The lights of the restaurant appeared at the end of the street.

Warm yellow windows.

A glowing sign.

The scent of grilled meat drifting into the evening air.

And honestly...

it smelled like emotional therapy.

Won Ho pointed toward it.

"There."

"Our reward for surviving."

"Our reward for your stupidity."

Xia corrected.

"Details."

The closer we got, the more normal everything felt.

The forest became distant.

Then unreal.

Then almost dreamlike.

Exactly how trauma likes to disguise itself.

Kimberly walked beside me the entire time.

Close enough that our shoulders occasionally brushed.

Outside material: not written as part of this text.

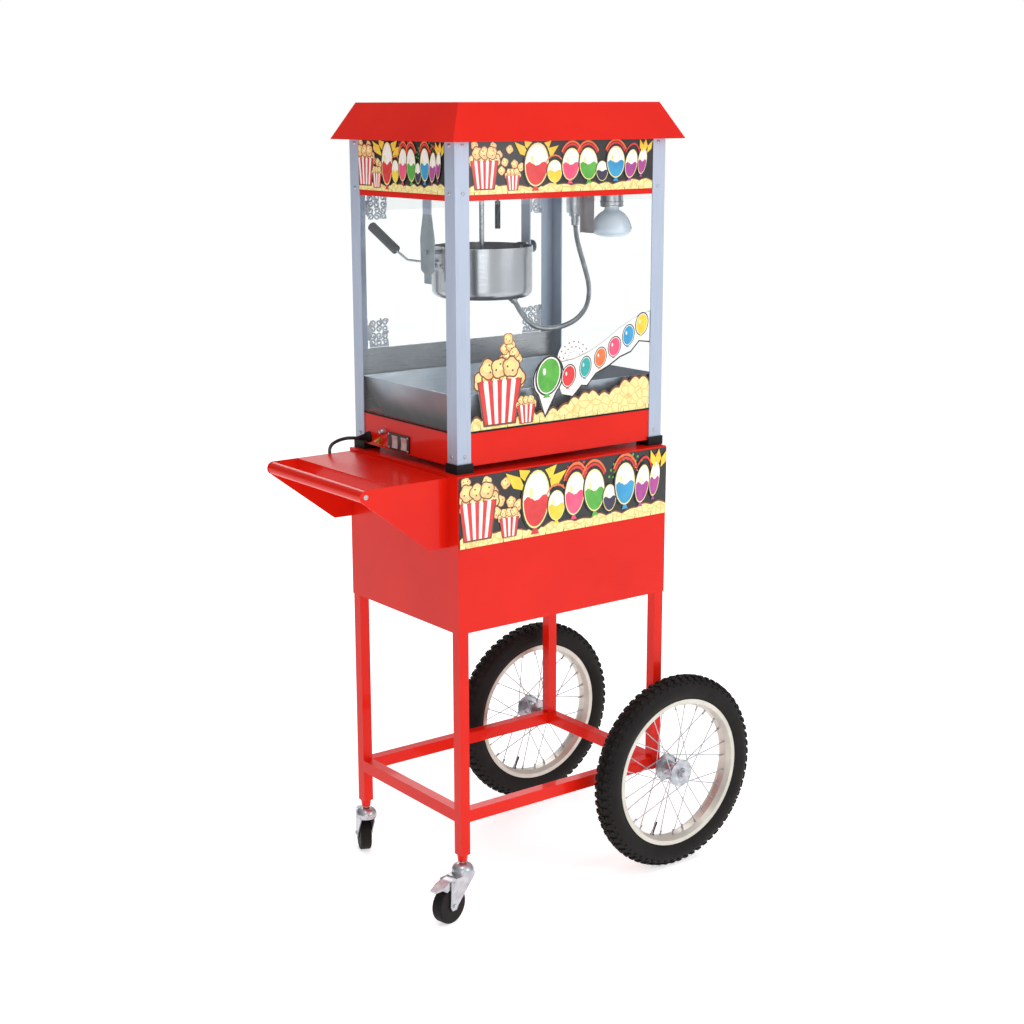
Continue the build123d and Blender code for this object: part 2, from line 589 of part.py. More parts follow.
# ---------------------------------------------------------------- drive in the header
KX, KY = KETTLE
GEARBOX_Z = (1486.0, 1516.0)
with BuildPart() as gear_motor:
    block((KX - 38, KX + 38), (KY - 32, KY + 32), GEARBOX_Z)
    rod((KX, KY, GEARBOX_Z[1]), 29, 46)
    # bent straps carry the gearbox on the ceiling plate, the right one clear of the lift lever
    for strap_x in ((KX - 38, KX - 35), (KX + 60, KX + 63)):
        block(strap_x, (KY - 28, KY + 28), (CEILING_Z + SHEET, GEARBOX_Z[0] + 3))
    block((KX + 38, KX + 63), (KY - 28, KY + 28), (GEARBOX_Z[0], GEARBOX_Z[0] + 3))
pieces["gear_motor"] = gear_motor

SLEEVE_Z = (1450.0, 1480.0)
with BuildPart() as drive_shaft:
    rod((KX, KY, SLEEVE_Z[0]), 11, SLEEVE_Z[1] - SLEEVE_Z[0])
    rod((KX, KY, SLEEVE_Z[1]), 4, 6)
    rod((KX, KY, SLEEVE_Z[0] - 1), 5.05, 28, mode=Mode.SUBTRACT)
pieces["drive_shaft"] = drive_shaft

TANG_BOTTOM = PIVOT_Z - 7
ROD_BOTTOM = PIVOT_Z + 6
COLLAR_Z = 1424.0
with BuildPart() as stir_rod:
    rod((KX, KY, ROD_BOTTOM), 5.0, 1462 - ROD_BOTTOM)
    block((KX - 1.5, KX + 1.5), (KY - 4, KY + 4), (TANG_BOTTOM, ROD_BOTTOM + 1))
    rod((KX, KY, COLLAR_Z), 7.0, 9)
    for disc in (COLLAR_Z, COLLAR_Z + 7):
        rod((KX, KY, disc), 11.0, 2)
pieces["stir_rod"] = stir_rod

ARM = LEVER_X - KX
with BuildPart() as lift_lever:
    # a forked arm lifts the collar, and a rod with a grip hangs through the ceiling
    for side in (-1, 1):
        y = sorted((KY + side * 11.5, KY + side * 14))
        block((KX - 3, LEVER_X + 4), y, (LEVER_Z - 3, LEVER_Z + 3))
        pin = sorted((KY + side * 7.5, KY + side * 12))
        rod((KX, pin[0], LEVER_Z), 1.75, pin[1] - pin[0], ALONG_Y)
    block((LEVER_X - 4, LEVER_X + 4), (KY - 14, KY + 14), (LEVER_Z - 4, LEVER_Z + 4))
    rod((LEVER_X, KY, 1380), 2.5, LEVER_Z - 1380)
    rod((LEVER_X, KY - 15, LEVER_Z), 2.05, 30, ALONG_Y, Mode.SUBTRACT)
    rod((LEVER_X, KY, 1335), 5.5, 54)
pieces["lift_lever"] = lift_lever

# ---------------------------------------------------------------- kettle
PIN_R = 4.0
POT_WALL = 2.0
STRAP_HALF = 13.5               # half the width of a hanger at the ceiling
with BuildPart() as kettle_hangers:
    left, right = HANGER_X
    with BuildSketch(Plane.YZ.offset(left - 1.25)):
        with BuildLine():
            Polyline(
                (KY, CEILING_Z), (KY + STRAP_HALF, CEILING_Z), (KY + STRAP_HALF, PIVOT_Z + 72),
                (KY + 23.5, PIVOT_Z + 25), (KY + 22, PIVOT_Z - 35), (KY + 11, PIVOT_Z - 41),
                (KY + 11, PIVOT_Z - 60), (KY, PIVOT_Z - 60),
            )
            mirror(about=Plane.YZ.offset(KY))
        make_face()
    extrude(amount=2.5)
    block((right - 1.25, right + 1.25), (KY - 14, KY + 14), (PIVOT_Z - 14, CEILING_Z))
    for x in HANGER_X:
        # a bent foot is bolted to the ceiling
        inward = sorted((x - 1.25, x - 1.25 + (22 if x < KX else -22) + (0 if x < KX else 2.5)))
        block(inward, (KY - STRAP_HALF, KY + STRAP_HALF), (CEILING_Z - 2.5, CEILING_Z))
    # the fixed pivot pins, with a clamping knob outside the right hanger
    wall_inside = KETTLE_R - POT_WALL
    rod((left - 6, KY, PIVOT_Z), PIN_R, KX - wall_inside - (left - 6), ALONG_X)
    rod((KX + wall_inside, KY, PIVOT_Z), PIN_R, right + 18 - (KX + wall_inside), ALONG_X)
    rod((right + 3, KY, PIVOT_Z), 12.0, 15, ALONG_X)
pieces["kettle_hangers"] = kettle_hangers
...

She hadn't said much since we escaped.

Neither had I.

Some silences don't need to be filled.

As we approached the entrance, I noticed Airi lagging behind.

Still holding her phone.

Still staring at the screen.

I slowed my pace.

"Airi."

She looked up immediately.

Almost startled.

"What?"

"Did you delete the videos?"

For a moment she didn't answer.

Then she shook her head.

"No."

Xia turned around.

"You still have them?"

Airi looked down again.

Her fingers tightened around the phone.

"I wanted to check something first."

Nobody liked the sound of that.

"What thing?"

Won Ho asked.

Airi swallowed.

For several seconds she seemed unsure whether she wanted to speak.

Then she exhaled slowly.

And opened the gallery.

The group gathered around her.

The street suddenly felt colder.

The city noises seemed farther away.

As if the forest had briefly reached across the distance.

Airi stared at the screen.

Then finally spoke.

"When I reviewed the footage..."

Nobody interrupted.

"There was something strange."

A pause.

A small one.

But long enough to make everyone uncomfortable.

"The shadows."

My stomach tightened.

"What about them?"

Airi slowly raised her eyes.

And for the first time since leaving the forest...

I saw genuine terror there.

Not panic.

Not fear.

Recognition.

The kind that comes from seeing something you wish you hadn't understood.

Her voice barely rose above a whisper.

"There were seven shadows."

Silence.

Nobody moved.

Nobody spoke.

The evening traffic continued behind us.

People laughed.

Cars passed.

Life went on.

Yet for one impossible moment...

the world felt very far away.

Won Ho forced a nervous laugh.

"There were six of us."

Airi nodded.

Slowly.

That's what made it worse.

"Exactly."

The cold that followed had nothing to do with the weather.

I looked at the dark screen of her phone.

Then toward the distant line of trees barely visible beyond the city lights.

And despite everything—

Despite escaping.

Despite the road.

Despite the people.

Despite the lights.

I couldn't stop thinking the same thing.

Something had left the forest with us.

And somehow...

I knew this story was only beginning.